### The problem:
Search the data for the word "parts". Reproduce every line where it is found.

<<<<

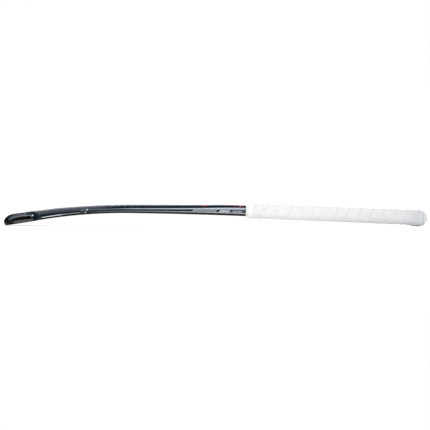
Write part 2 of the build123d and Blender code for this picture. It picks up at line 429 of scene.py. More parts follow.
def finishing_band():
    """Adhesive band wound once and a bit over the end of the tape and down on to the shaft."""
    points = []
    values = {"along": [], "wound": []}
    for wound in np.arange(0.0, 360.0 + BAND_LAP - BAND_STEP / 2, BAND_STEP):
        angle = math.radians(BAND_FIRST_ANGLE + wound)
        lap = float(smooth(wound, *BAND_LAP_CLIMB)) * BAND_THICK
        wave = 0.22 * math.sin(3 * angle + 0.8) + 0.12 * math.sin(7 * angle)
        edge = BAND_END + wave
        close = shaft_reach(angle) + BAND_GAP
        wide = GRIP_RADIUS + BAND_GAP
        top = np.linspace(BAND_START - 0.15, edge, BAND_STEPS)
        for along, upper in [(a, True) for a in top] + [(a, False) for a in top[::-1]]:
            cone = float(smooth(along, BAND_CONE_START, BAND_CONE_START + BAND_CONE))
            crease = 0.10 * math.sin(17 * angle + along) * cone * (1 - cone) * 4
            radius = close + (wide - close) * cone + crease + lap
            if upper:
                near = min(along - top[0], edge - along)
                from_edge = min(near, BAND_ROUNDING) / BAND_ROUNDING
                radius += BAND_THICK * math.sqrt(1 - 0.8 * (1 - from_edge) ** 2)
            points.append(handle_point(along, angle, radius))
            values["along"].append(along)
            values["wound"].append(wound)
    return ringed_piece("finishing_band", points, 2 * BAND_STEPS, values)


def knob_profile():
    """Along and depth under the wrapped surface, from the sleeve's open end over the dome."""
    for along in np.linspace(SLEEVE_START, GRIP_END - 0.5, SLEEVE_STEPS):
        yield along, TAPE_ROOM
    for past, depth in KNOB_STEP:
        yield GRIP_END + past, depth
    dome_start = math.asin((GRIP_END + 0.6 - KNOB_WIDEST) / DOME)
    for angle in np.linspace(dome_start, math.pi / 2, DOME_STEPS):
        along = KNOB_WIDEST + DOME * math.sin(angle)
        radius = KNOB_RADIUS * math.cos(angle)
        marks = [d * math.exp(-(((radius - r) / half) ** 2)) for r, half, d in (KNOB_RING, KNOB_GATE)]
        yield along, sum(marks)


def butt_knob():
    """Moulded rubber knob: a sleeve under the tape and a dome that it leaves bare."""
    points = []
    values = {"along": [], "wound": []}
    for along, depth in knob_profile():
        for i in range(KNOB_SIDES):
            angle = 2 * math.pi * i / KNOB_SIDES
            points.append(wrapped_point(min(along, KNOB_WIDEST + DOME - 0.02), angle, depth))
            values["along"].append(along)
            values["wound"].append(math.degrees(angle))
    return ringed_piece("rubber_butt_knob", points, KNOB_SIDES, values)


# ---------------------------------------------------------------- materials


class Nodes:
    """Short ways to build a node tree. Inputs are numbers, colours or sockets."""

    def __init__(self, tree):
        self.tree = tree

    def node(self, kind, **settings):
        made = self.tree.nodes.new("ShaderNode" + kind)
        for key, value in settings.items():
            setattr(made, key, value)
        return made

    def feed(self, socket, value):
        if isinstance(value, bpy.types.NodeSocket):
            self.tree.links.new(value, socket)
        elif isinstance(value, tuple):
            socket.default_value = (*value, 1.0)[: len(socket.default_value)]
        else:
            socket.default_value = value

    def math(self, operation, a, b=0.0):
        made = self.node("Math", operation=operation)
        self.feed(made.inputs[0], a)
        self.feed(made.inputs[1], b)
        return made.outputs[0]

    def value(self, name):
        """A named value of the mesh."""
        return self.node("Attribute", attribute_name=name).outputs["Fac"]

    def over(self, value, low, high):
        """0 below low, 1 above high, and a smooth step between them."""
        made = self.node("MapRange", interpolation_type="SMOOTHSTEP")
        self.feed(made.inputs["Value"], value)
        self.feed(made.inputs["From Min"], low)
        self.feed(made.inputs["From Max"], high)
        return made.outputs[0]

    def between(self, value, low, high, soft=0.3):
        """1 between low and high, fading out over soft at both."""
        rise = self.over(value, low - soft, low + soft)
        fall = self.over(value, high - soft, high + soft)
        return self.math("SUBTRACT", rise, fall)

    def window(self, value, rise, fall):
        """Rises from 0 to 1 over the first pair of values, and falls back over the second."""
        return self.product(self.over(value, *rise), self.over(value, *fall[::-1]))

    def within(self, distance, limit, soft=0.3):
        """1 where a distance is under its limit, fading out over soft on both sides of it."""
        return self.over(distance, limit + soft, limit - soft)

    def scaled(self, value, low, high):
        """A value from 0 to 1 spread from low to high."""
        made = self.node("MapRange")
        self.feed(made.inputs["Value"], value)
        made.inputs["To Min"].default_value = low
        made.inputs["To Max"].default_value = high
        return made.outputs[0]

    def mix(self, share, a, b):
        """A colour between a and b."""
        made = self.node("Mix", data_type="RGBA")
        self.feed(made.inputs["Factor"], share)
        self.feed(made.inputs[6], a)
        self.feed(made.inputs[7], b)
        return made.outputs[2]

    def blend(self, share, a, b):
        """A value between a and b."""
        made = self.node("Mix", data_type="FLOAT")
        self.feed(made.inputs["Factor"], share)
        self.feed(made.inputs[2], a)
        self.feed(made.inputs[3], b)
        return made.outputs[0]

    def place(self, *values):
        """A vector of three values."""
        made = self.node("CombineXYZ")
        for socket, value in zip(made.inputs, values):
            self.feed(socket, value)
        return made.outputs[0]

    def object_millimetres(self):
        """The place on the piece in millimetres, as a vector."""
        made = self.node("VectorMath", operation="SCALE")
        self.feed(made.inputs[0], self.node("TexCoord").outputs["Object"])
        made.inputs["Scale"].default_value = 1 / MM
        return made.outputs[0]

    def parts(self, vector):
        """The three values of a vector."""
        made = self.node("SeparateXYZ")
        self.feed(made.inputs[0], vector)
        return made.outputs[0], made.outputs[1], made.outputs[2]

    def noise(self, vector, size, detail=3.0, roughness=0.5):
        """Noise from 0 to 1 whose patches are about size across."""
        made = self.node("TexNoise")
        self.feed(made.inputs["Vector"], vector)
        made.inputs["Scale"].default_value = 1 / size
        made.inputs["Detail"].default_value = detail
        made.inputs["Roughness"].default_value = roughness
        return made.outputs[0]

    def cells(self, vector, size):
        """Distance from the middle of the nearest of many cells about size across."""
        made = self.node("TexVoronoi")
        self.feed(made.inputs["Vector"], vector)
        made.inputs["Scale"].default_value = 1 / size
        return made.outputs["Distance"]

    def product(self, *masks):
        """1 where every mask is 1."""
        result = masks[0]
        for mask in masks[1:]:
            result = self.math("MULTIPLY", result, mask)
        return result

    def union(self, *masks):
        """1 where any mask is 1."""
        result = masks[0]
        for mask in masks[1:]:
            result = self.math("MAXIMUM", result, mask)
        return result

    def bump(self, height, depth, strength=1.0):
        """A normal from a height of 0 to 1 that stands for depth in millimetres."""
        made = self.node("Bump")
        self.feed(made.inputs["Height"], height)
        made.inputs["Distance"].default_value = depth * MM
        made.inputs["Strength"].default_value = strength
        return made.outputs[0]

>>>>

### Solution:
Write part 2 of the build123d and Blender code for this picture. It picks up at line 429 of scene.py. More parts follow.
    def parts(self, vector):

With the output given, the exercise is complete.